How To Close On A Foreign Property Purchase
A couple of friends have taken possession of new-construction apartments recently, both in Panama.
Actually, they haven’t taken possession quite yet. The developer in each case has informed them that the apartment in each case is ready to be turned over, meaning it’s time for the buyer to close.
But both these friends have been around enough to know not to take a developer at his word.
One came to Panama City a few weeks ago to do a walk-through of his apartment in Trump Tower and to make a punch list in advance of taking possession of the unit. The developer told him that they were “so busy with closings” they couldn’t allow him to go see his apartment unless he was ready to close. The elevators, they explained, were “reserved” for closings only.
He told them he’d see them later. “I’ll be back when I can do a proper inspection…and then we’ll talk about scheduling the closing,” he explained as he booked his return flight to the States.
Common sense, right? You want to see what you’re getting before you pay for it. But you’d be surprised how many people buying property overseas don’t bother with a walkthrough or a punch list before closing. If you’re making a purchase long-distance, a walkthrough before closing means another trip to the country. Maybe you don’t really have time. Maybe you don’t feel like it. But, take my word for it. Not making time for a final in-person inspection could turn out to be a big and costly mistake.

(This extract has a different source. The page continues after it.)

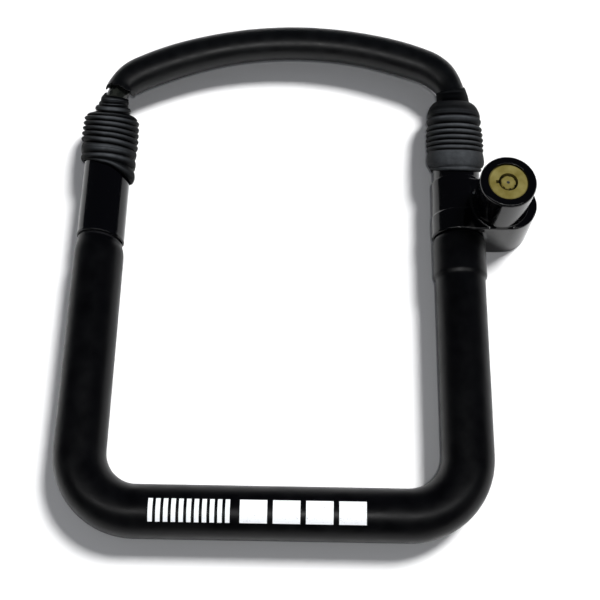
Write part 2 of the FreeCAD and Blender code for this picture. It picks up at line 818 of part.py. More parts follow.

Pre-construction purchase contracts in Panama, for example, generally call for a final payment when the developer obtains his occupancy permit. The trouble is that a developer can get an occupancy permit before the units in his building are actually habitable. One new 25-story building I looked at when we were shopping for office space to rent had its occupancy permit, but the elevators weren’t completely installed.
When my apartment in Bayfront tower was built, the developer contacted me when he got his occupancy permit and told me it was time to close. I scheduled a visit for a walkthrough…and found that the bathroom floors weren’t in place and that other tile work was unfinished. My punch list was long. It took them a few months to complete all the items on it. I didn’t close until they did.
The key is the contract. Most contracts for a pre-construction purchase include a penalty clause if the buyer doesn’t close on time. “On time” is usually some number of days after you’ve received notice from the developer that he has his occupancy permit. This is the important point. If your contract is written so that the occupancy permit is the trigger for the final payment, you’ve potentially got a problem. Rather, you want the contract written so that you can hold back some amount until the property is actually completed–that is, ready to move into.
Earlier this year, another friend found himself in a situation where the developer had obtained his occupancy permit and was pushing for the closing even though, my friend discovered, neither the apartment nor the building was ready to be lived in. My friend is a developer himself so he knew not to allow himself to be bullied by the strong-arming tactics of the builder. He turned the tables on the guy, telling the developer he was going to hold back from the closing some percentage for every month of further delay until his apartment and the building were both in fact ready to be occupied.
You can’t always count on being able to pull off something like this, though, so it’s important to protect yourself up front by making payments contingent on verifiable thresholds. And the only way to verify the thresholds have been met is to go to see the place yourself…or to send someone you trust to inspect for you.
Because you aren’t going to get the developer to do much for you once you’ve paid…and once his crews have left the site.